Autoritarismo, dialética, mudança na lei – Por Léo Rosa de Andrade

02/11/2016

Juízes que vão às mídias em busca do “sucesso” de suas decisões que determinam desativar o Facebook ou o Whatsapp. Um instante em que o povo os vê: ato gozoso em suas carreiras; ocasião egóica em suas vidas.

O exercício do poder decorre de muitas fontes: o afetuoso, cumprido carinhosamente; o descomedido e grotesco dos ditadores; o burocrático do funcionário, denunciado por Hannah Arendt; o político, conflitivo, reacomodatício.

O poder institucional. Abrimos mão de parcela de nossa soberania e a entregamos aos dirigentes da vida em comum. Nessa relação jurispolítica de poder democrático oferecemos muito de nós ao império das normas.

Quando submetemos as nossas vontades às regras, quando entregamos às leis parte de nosso poder pessoal, fazemo-nos cidadãos; exercendo cidadania, constituímos autoridades institucionais. Condição básica do “contrato”.

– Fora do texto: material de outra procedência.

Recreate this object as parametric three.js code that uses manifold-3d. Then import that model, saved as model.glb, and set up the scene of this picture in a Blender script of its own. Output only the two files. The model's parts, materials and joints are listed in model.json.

Os dirigentes institucionais brasileiros – é coisa quase consensual – têm sido o problema do Brasil. As instituições públicas são tomadas por muitas de nossas autoridades para duas coisas, digamos, privadas: roubar e permanecer.

Se no passado roubaram mais, ou menos, é uma discussão falaciosa e diversionista – contabilidade impraticável. Importa que roubam, propõem estancar o roubo, roubam igual. Esvaziam o pressuposto de licitude da autoridade.

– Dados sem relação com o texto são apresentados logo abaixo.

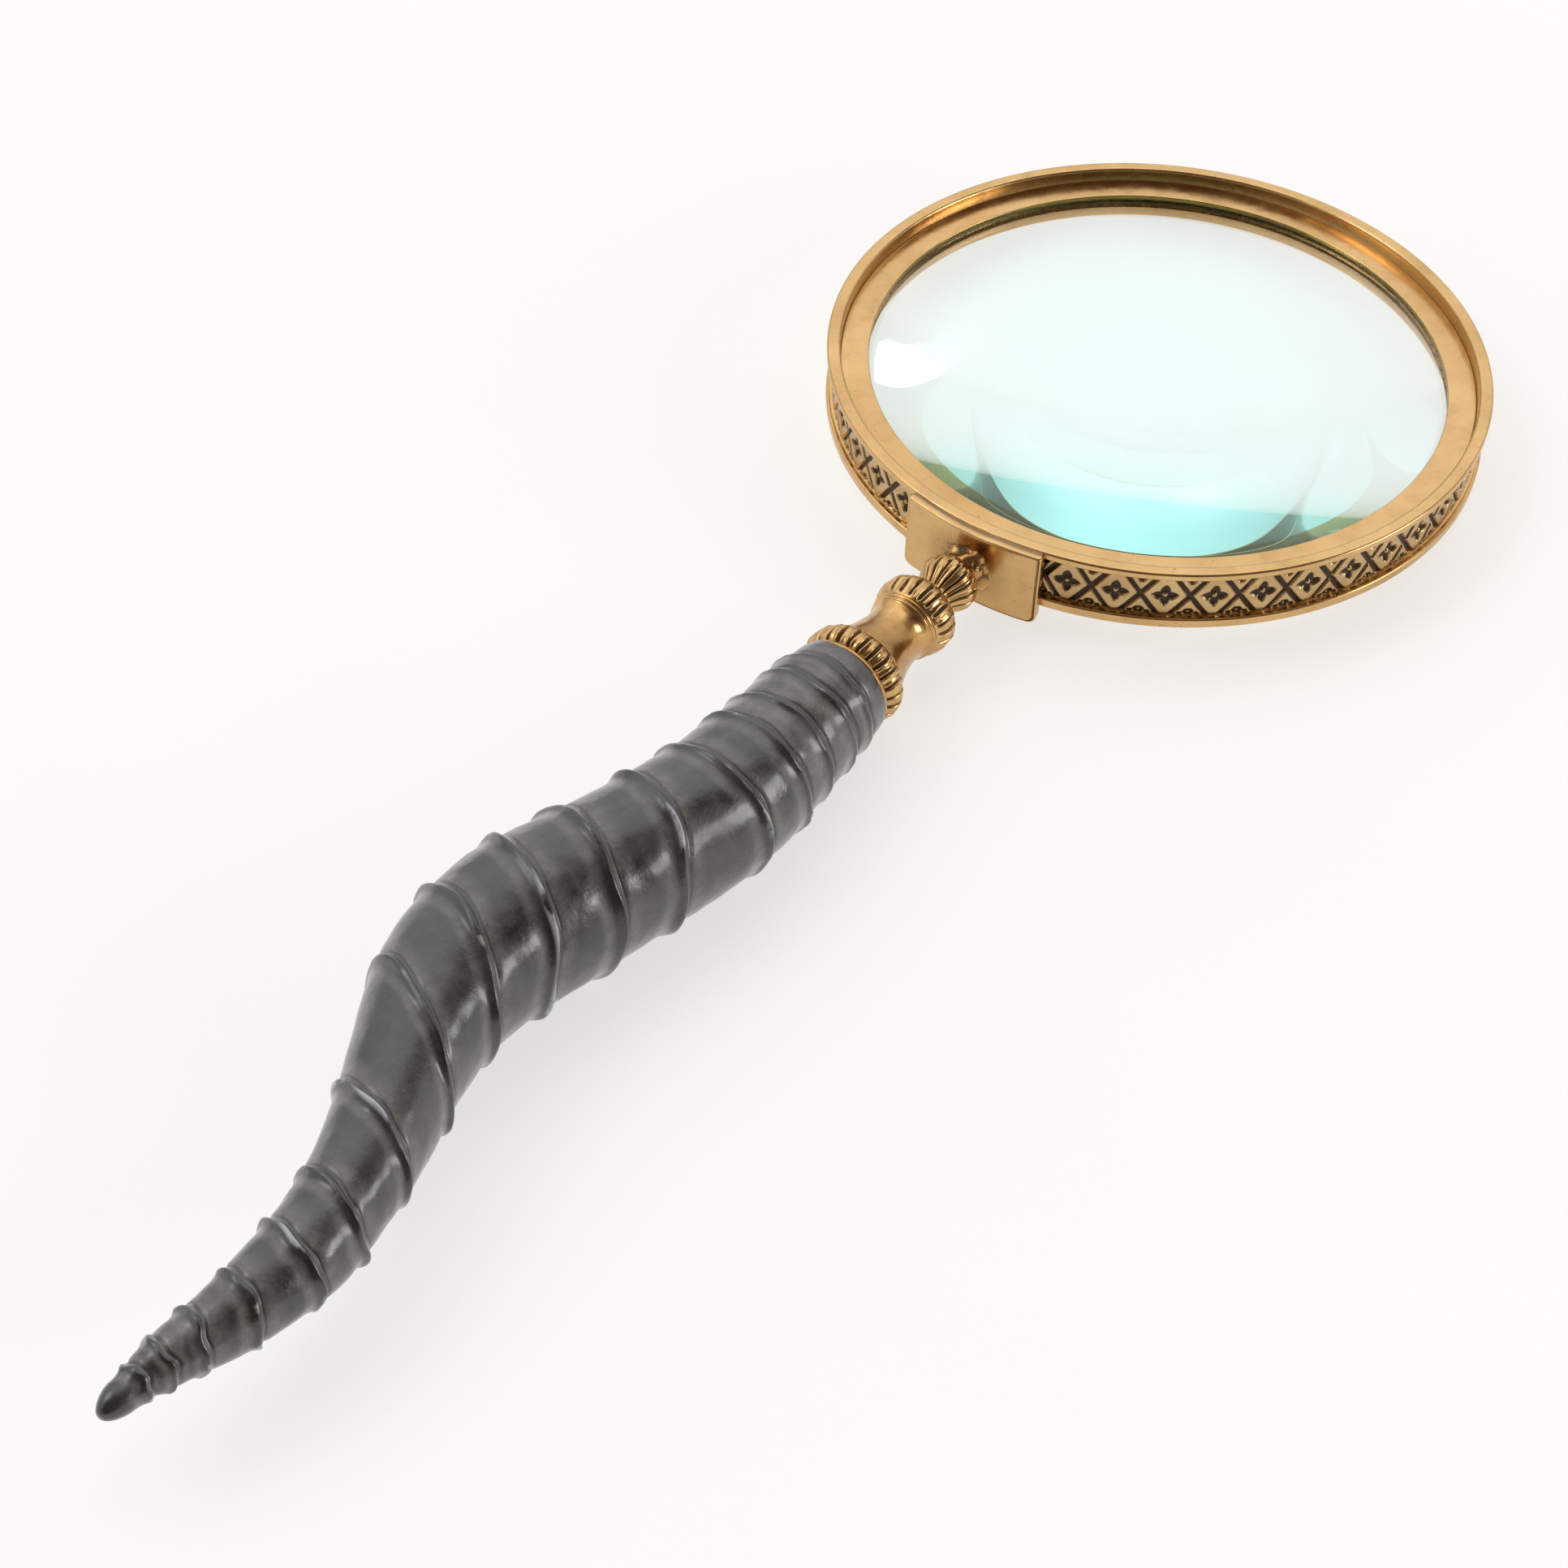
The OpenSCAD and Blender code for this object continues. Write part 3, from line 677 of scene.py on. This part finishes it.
# ------------------------------------------------------------------------------------------------- the handle
def ridge_relief(station, angle, size):
    """The handle's relief and its cavity values. Every ridge is steep on the ring's side, where a fine groove
    runs along its foot, and eases out on the tip's side; the surface behind it falls to the next groove."""
    side = np.cos(angle - math.radians(30))
    crests = np.array([middle - slant / 2 * side + 0.22 * np.sin(3 * angle + 2.3 * number)
                       + 0.12 * np.sin(7 * angle + 1.7 * number)
                       for number, (middle, slant, _) in enumerate(RIDGES)])
    fall = np.zeros(station.shape)
    relief = np.zeros(station.shape)
    groove = np.zeros(station.shape)
    flank = np.zeros(station.shape)
    crest_line = np.zeros(station.shape)
    scale = 0.55 + 0.45 * np.clip(size / 11, 0, 1)
    for number, (middle, slant, height) in enumerate(RIDGES):
        off = station - crests[number]
        gap = (crests[number + 1] if number + 1 < len(RIDGES) else HORN_TIP) - crests[number]
        within = (off >= 0) & (off < gap)
        drop = np.clip(off / gap, 0, 1)
        steep = 0.20 + 0.70 * (1 - smooth_step(middle, 104, 124))
        fall = np.where(within, (0.25 - 0.80 * drop ** 1.6) * scale * steep, fall)
        width = np.where(off < 0, 0.60, 0.82) * scale
        uneven = 1 + 0.25 * np.sin(5 * angle + 3.1 * number)
        rib = np.exp(-(off / width) ** 2) * uneven
        notch = np.exp(-((off + 1.2 * scale) / (0.40 * scale)) ** 2)
        hollow = np.exp(-((off - 2.5 * scale) / (1.0 * scale)) ** 2)
        relief += height * rib - 0.24 * scale * notch - 0.07 * hollow
        groove += notch
        flank += np.exp(-((off + 1.2) / 2.6) ** 2) + 0.7 * hollow
        crest_line += rib
    before = station < crests[0]
    fall = np.where(before, -0.35 * np.clip((station - HORN_START) / (crests[0] - HORN_START), 0, 1), fall)
    kernel = np.hanning(9)[1:-1]
    kernel /= kernel.sum()
    padded = np.pad(fall, ((3, 3), (0, 0)), mode="edge")
    fall = sum(k * padded[i:i + fall.shape[0]] for i, k in enumerate(kernel))
    return relief + fall, groove, flank, crest_line


def horn_handle():
    """The horn: swept along its S-bend, with slanting ridges."""
    rows, columns = 760, 96
    spine = catmull_rom(HORN, rows)
    angle = np.broadcast_to(np.arange(columns)[None, :] / columns * TAU, (rows, columns))
    station, bend, body_r = (np.broadcast_to(spine[:, k, None], (rows, columns)) for k in range(3))
    relief, groove, flank, crest_line = ridge_relief(station, angle, body_r)
    radius = body_r + relief * smooth_step(station, HORN_START, HORN_START + 2)
    past_cap = np.clip((station - CAP_START) / (HORN_TIP + 0.1 - CAP_START), 0, 1)
    radius = radius * np.sqrt(1 - past_cap ** 2)
    y = bend + radius * np.cos(angle)
    z = NECK_Z + radius * np.sin(angle)
    grid = np.stack([-station, y, z], -1)
    outward = np.stack([np.cos(angle), np.sin(angle)], -1)
    grid[..., 1:] += (wobble(grid, 8, 0.20, 10) + wobble(grid, 2.4, 0.07, 11))[..., None] * outward
    points = np.vstack([grid.reshape(-1, 3), [[-HORN_START, 0, NECK_Z]], [[-HORN_TIP, spine[-1, 1], NECK_Z]]])
    faces = grid_faces(rows, columns)
    first, tip, last = rows * columns, rows * columns + 1, (rows - 1) * columns
    for k in range(columns):
        after = (k + 1) % columns
        faces.append([first, after, k])
        faces.append([tip, last + k, last + after])
    # The material reads these values for dust, for pale wear on the crests, and for painted shade in the grooves.
    cavity = 0.9 * groove + 0.7 * flank - crest_line
    values = np.append(cavity.ravel(), [0, 0])
    make_piece("horn_handle_detail", points, faces, HORN_RESIN, "horn_handle", values)


def inner_pieces():
    """The rod and the insert keep their CAD shapes, which are hidden inside the neck and handle."""
    for node, material in (("tie_rod", STEEL), ("handle_insert", TURNED)):
        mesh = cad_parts[node].data
        mesh.materials.clear()
        mesh.materials.append(material)


# ------------------------------------------------------------------------------------- table, light and camera
def table():
    mesh = bpy.data.meshes.new("table_top")
    edit = bmesh.new()
    bmesh.ops.create_grid(edit, x_segments=8, y_segments=8, size=2.5)
    edit.to_mesh(mesh)
    edit.free()
    top = bpy.data.objects.new("table_top", mesh)
    bpy.context.scene.collection.objects.link(top)
    mesh.materials.append(table_white("table_white"))


def softbox(name, azimuth, elevation, distance, size, power, colour=(1, 1, 1)):
    """A square lamp that faces the object. azimuth is from +X towards +Y, in degrees."""
    a, e = math.radians(azimuth), math.radians(elevation)
    lamp = bpy.data.lights.new(name, "AREA")
    lamp.shape = "RECTANGLE"
    lamp.size, lamp.size_y = size
    lamp.energy = power
    lamp.color = colour
    holder = bpy.data.objects.new(name, lamp)
    bpy.context.scene.collection.objects.link(holder)
    towards = Vector((math.cos(a) * math.cos(e), math.sin(a) * math.cos(e), math.sin(e)))
    holder.location = towards * distance
    holder.rotation_euler = towards.to_track_quat("Z", "Y").to_euler()


def studio():
    """Soft light from a pale room, darker behind the camera, with two lamps and two glows."""
    world = bpy.data.worlds.new("studio")
    bpy.context.scene.world = world
    world.use_nodes = True
    tree = world.node_tree
    background = tree.nodes["Background"]
    coordinates = tree.nodes.new("ShaderNodeTexCoord")
    split = tree.nodes.new("ShaderNodeSeparateXYZ")
    ramp = tree.nodes.new("ShaderNodeValToRGB")
    tree.links.new(coordinates.outputs["Generated"], split.inputs[0])
    tree.links.new(split.outputs["Z"], ramp.inputs[0])
    stops = ramp.color_ramp.elements
    stops[0].position, stops[0].color = 0.0, (0.36, 0.35, 0.34, 1)
    stops[1].position, stops[1].color = 0.97, (1.0, 1.0, 1.0, 1)
    for position, grey in ((0.15, 0.46), (0.42, 0.66), (0.70, 0.80), (0.88, 0.98)):
        stop = stops.new(position)
        stop.color = (grey, grey, grey, 1)

    def towards(azimuth, elevation):
        """How nearly a ray points at this direction: 1 straight at it, 0 square to it."""
        a, e = math.radians(azimuth), math.radians(elevation)
        node = tree.nodes.new("ShaderNodeVectorMath")
        node.operation = "DOT_PRODUCT"
        node.inputs[1].default_value = (math.cos(a) * math.cos(e), math.sin(a) * math.cos(e), math.sin(e))
        tree.links.new(coordinates.outputs["Generated"], node.inputs[0])
        return node.outputs["Value"]

    def calculate(operation, a, b):
        node = tree.nodes.new("ShaderNodeMath")
        node.operation = operation
        for socket, value in zip(node.inputs, (a, b)):
            if isinstance(value, (int, float)):
                socket.default_value = value
            else:
                tree.links.new(value, socket)
        return node.outputs[0]

    light = 1.5
    colour = ramp.outputs[0]
    seen = tree.nodes.new("ShaderNodeLightPath").outputs["Is Camera Ray"]
    for azimuth, elevation, near, far, left_over in ((218, 42, 0.30, 0.88, 0.10), (-58, 40, 0.80, 0.97, 0.20)):
        shade = tree.nodes.new("ShaderNodeMapRange")
        shade.interpolation_type = "SMOOTHSTEP"
        for name, value in (("From Min", near), ("From Max", far), ("To Min", 1.0), ("To Max", left_over)):
            shade.inputs[name].default_value = value
        tree.links.new(towards(azimuth, elevation), shade.inputs["Value"])
        light = calculate("MULTIPLY", shade.outputs["Result"], light)
        warm = tree.nodes.new("ShaderNodeMix")
        warm.data_type = "RGBA"
        warm.inputs[6].default_value = (0.86, 0.66, 0.52, 1)
        tree.links.new(calculate("MAXIMUM", shade.outputs["Result"], seen), warm.inputs[0])
        tree.links.new(colour, warm.inputs[7])
        colour = warm.outputs[2]
    for azimuth, elevation, tightness, strength in ((43, 34, 160, 0.7), (15, 28, 60, 0.25)):
        glow = calculate("POWER", calculate("MAXIMUM", towards(azimuth, elevation), 0.0), tightness)
        light = calculate("ADD", light, calculate("MULTIPLY", glow, strength))
    tree.links.new(colour, background.inputs[0])
    wall = tree.nodes.new("ShaderNodeMix")  # seen directly, the room is a plain pale wall
    wall.inputs[3].default_value = 0.9
    tree.links.new(seen, wall.inputs[0])
    tree.links.new(light, wall.inputs[2])
    tree.links.new(wall.outputs[0], background.inputs["Strength"])
    softbox("window_right", -66, 20, 1.5, (0.60, 0.42), 5.2)
    softbox("softbox_left", 120, 50, 1.5, (0.5, 0.5), 2.0)
    bpy.context.scene.view_settings.view_transform = "Standard"
    bounces = bpy.context.scene.cycles  # the light that runs inside the lens takes many bounces
    bounces.max_bounces, bounces.glossy_bounces, bounces.transmission_bounces = 24, 16, 16


def camera():
    """The camera's place and directions are set in the level frame."""
    turn = LEVEL.to_3x3().normalized()
    right, up, back = Vector((0.590684, -0.806651, 0.020156)), Vector((0.576423, 0.439312, 0.689014)), \
        Vector((-0.56465, -0.39537, 0.72447))
    data = bpy.data.cameras.new("camera")
    data.sensor_width = 36
    data.lens = 65.2
    data.clip_start = 0.01
    holder = bpy.data.objects.new("camera", data)
    bpy.context.scene.collection.objects.link(holder)
    holder.location = LEVEL @ Vector((-343.71, -167.44, 301.65))
    holder.rotation_mode = "QUATERNION"
    holder.rotation_quaternion = (turn @ Matrix((right, up, back)).transposed()).to_quaternion()
    bpy.context.scene.camera = holder


camera()
table()
studio()
bezel()
retaining_ring()
gallery_strip()
lens()
saddle_plate()
neck_foot()
small_bead()
large_bead()
neck_barrel()
ribbed_collar()
end_flange()
horn_handle()
inner_pieces()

Poucos querem largar o poder. A função pública é convertida em meio de manobras para permanência. As autoridades, para si, legislam licenças de continuidade; para o povo, quando fazem, não fazem o dever, mas o agrado.

Entre nós o exercício do poder público deixou de ser múnus; virou negócio. De negócio em negócio, parte dos próceres da pátria, surpreendentemente, acabou, nas barras, alguns das cadeias, outros ainda dos tribunais.

Quanto mais leis, quanto mais leis rígidas, mais se judicializa o País. Se os demais Poderes são desacreditados, se o Judiciário é superdimensionado, a República será decidida em gabinetes sem votos.

Alguns juízes compreendem seu papel institucional, exercem o poder no limite da lei. Outros a extrapolam, para o mal e, pior, para o bem. Não poucos investem em espírito de corpo, em poder de corporação: salários e privilégios.

Esses juízes corporativos são o pior que podemos ter entre nós. Ponto. Os juízes que se sabem servidores públicos são o que devem ser; espero que só e sempre se contentem com a dignidade de sua função.

Os juízes do agrado popular são o dedo em riste do Joaquim Barbosa e as prisões preventivas do Sérgio Moro. Aqui temos um dilema. Se não são o juiz que deveriam ser, são, paradoxalmente, um mal que fez e faz bem.

Insisto que o (mal) modo autoritário, seja o arrogante do Barbosa, seja o cavalheiro do Moro, não é invenção deles; é costume de grande parte do Judiciário. A novidade (bem) na ação de ambos é o foco.

Os miseráveis da pátria sempre se danaram diante desse Poder. A mudança de processados é que causa revolução. Dos insurgentes contra os excessos, muitos têm compromisso (a soldo) com os poderosos que caíram.

Vejo abuso em muitas dessas medidas que o petismo insiste serem judicialmente seletivas. Mas não acompanho a indignação alugada dos juristas que seletivamente deploram os excessos quando eles alcançam a sua casta.

Desses males que dialeticamente produzem algum bem retomo aos juízes que fecham redes sociais: danaram-se. E lembro do Renan. Expoente do poder, acuado, propõe rever as normas sobre abuso de autoridade. Ótimo.

Autoridades autoritárias do judiciário arrostaram autoridades autoritárias e larápias do Executivo e do Legislativo, levando-as ao cárcere. Abuso de poder. Consequência: vamos rever uma lei que autoriza autoritários.

Um assassino da Ditadura de 1964 ganhou um presente: Lei Fleury. O delegado era do mal; a Lei é do bem. Rever nosso autoritarismo legal sob clima de ladroagem e prisões é do mal, mas pode restar do bem. A ver.